After 4 is removed, the replication stream should abort, right? However, 4 still got all the changes, despite being out of the cluster. Consequently, if we shut down 4, then the console will explode with error messages.

battila7 avatar May 19 '21 15:05 battila7

@battila7 I cleaned up the snippet and made it a test case that should not pass: #119

@thedodd #119 would be a handy snippet for you to examine what actually happened.

drmingdrmer avatar May 20 '21 16:05 drmingdrmer

@drmingdrmer Thanks for putting in the effort and creating a cleaned up version! It displays the issue quite well.

battila7 avatar May 20 '21 17:05 battila7

@battila7 @battila7

  • When a leader established, the replication state is added to LeaderState.nodes.
  • When NonVoter is added, the replication state is added to LeaderState.non_voters.

When a membership is committed, only the replication states in nodes are removed. But if the leader has never been transferred to other nodes since NonVoter is added, the nodes is always empty.
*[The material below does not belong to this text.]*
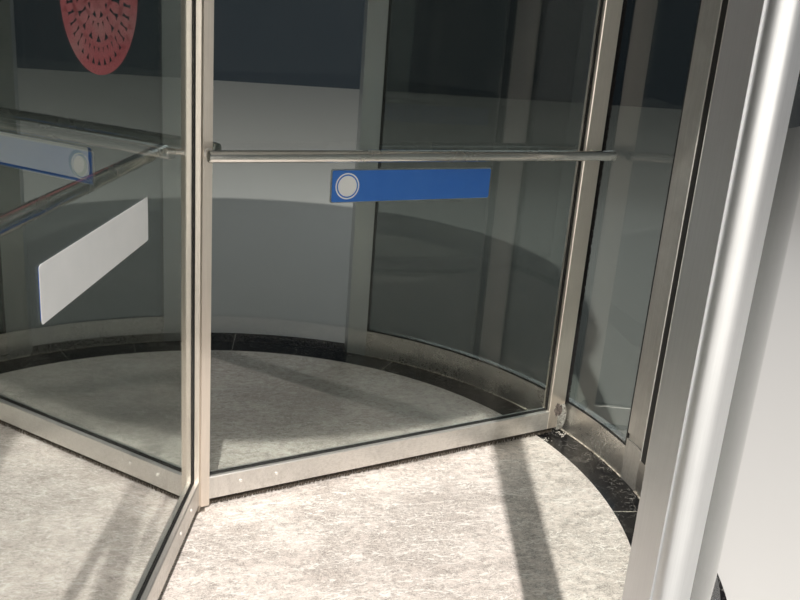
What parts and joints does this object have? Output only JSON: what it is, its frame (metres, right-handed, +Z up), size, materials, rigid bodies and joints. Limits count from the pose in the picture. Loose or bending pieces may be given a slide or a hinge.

Thus the replication to the removed node does not stop.

This is the logging I added and what I got when running remove_voter_non_voter case:

impl<'a, D: AppData, R: AppDataResponse, N: RaftNetwork<D>, S: RaftStorage<D, R>> LeaderState<'a, D, R, N, S> {

...

pub(super) async fn handle_uniform_consensus_committed(&mut self, index: u64) -> Result<(), RaftError> {

...

+
+        let ids:Vec<u64> = self.nodes.keys().cloned().collect();
+        tracing::info!("nodes: {:?}", ids);
+        tracing::info!("membership: {:?}", self.core.membership);
+        tracing::info!("nodes_to_remove: {:?}", nodes_to_remove);
         for node in nodes_to_remove {
May 21 12:49:11.981  INFO main{id=0 cluster=test}:run{id=0 raft_state="leader"}:handle_uniform_consensus_committed{index=3}: async_raft::core::admin: membership: MembershipConfig { members: {1, 2, 3, 4, 0}, members_after_consensus: None }
May 21 12:49:11.982  INFO main{id=0 cluster=test}:run{id=0 raft_state="leader"}:handle_uniform_consensus_committed{index=3}: async_raft::core::admin: nodes_to_remove: []
May 21 12:49:11.982 TRACE main{id=0 cluster=test}:run{id=0 raft_state="leader"}:handle_uniform_consensus_committed{index=3}:report_metrics: async_raft::core: new
May 21 12:49:11.982 TRACE main{id=0 cluster=test}:run{id=0 raft_state="leader"}:handle_uniform_consensus_committed{index=3}:report_metrics: async_raft::core: enter
May 21 12:49:11.982 TRACE main{id=0 cluster=test}:run{id=0 raft_state="leader"}:handle_uniform_consensus_committed{index=3}:report_metrics: async_raft::core: exit
May 21 12:49:11.982 TRACE main{id=0 cluster=test}:run{id=0 raft_state="leader"}:handle_uniform_consensus_committed{index=3}:report_metrics: async_raft::core: close time.busy=178µs time.idle=362µs
May 21 12:49:11.983 TRACE main{id=0 cluster=test}:run{id=0 raft_state="leader"}:handle_uniform_consensus_committed{index=3}: async_raft::core::admin: exit
May 21 12:49:11.983 TRACE main{id=0 cluster=test}:run{id=0 raft_state="leader"}:handle_uniform_consensus_committed{index=3}: async_raft::core::admin: close time.busy=1.35ms time.idle=240µs
May 21 12:49:12.542 TRACE main{id=0 cluster=test}:run{id=0 raft_state="leader"}:handle_uniform_consensus_committed{index=105}: async_raft::core::admin: new
May 21 12:49:12.542 TRACE main{id=0 cluster=test}:run{id=0 raft_state="leader"}:handle_uniform_consensus_committed{index=105}: async_raft::core::admin: enter
May 21 12:49:12.543  INFO main{id=0 cluster=test}:run{id=0 raft_state="leader"}:handle_uniform_consensus_committed{index=105}: async_raft::core::admin: nodes: []
May 21 12:49:12.543  INFO main{id=0 cluster=test}:run{id=0 raft_state="leader"}:handle_uniform_consensus_committed{index=105}: async_raft::core::admin: membership: MembershipConfig { members: {0, 3, 2, 1}, members_after_consensus: None }
May 21 12:49:12.543  INFO main{id=0 cluster=test}:run{id=0 raft_state="leader"}:handle_uniform_consensus_committed{index=105}: async_raft::core::admin: nodes_to_remove: []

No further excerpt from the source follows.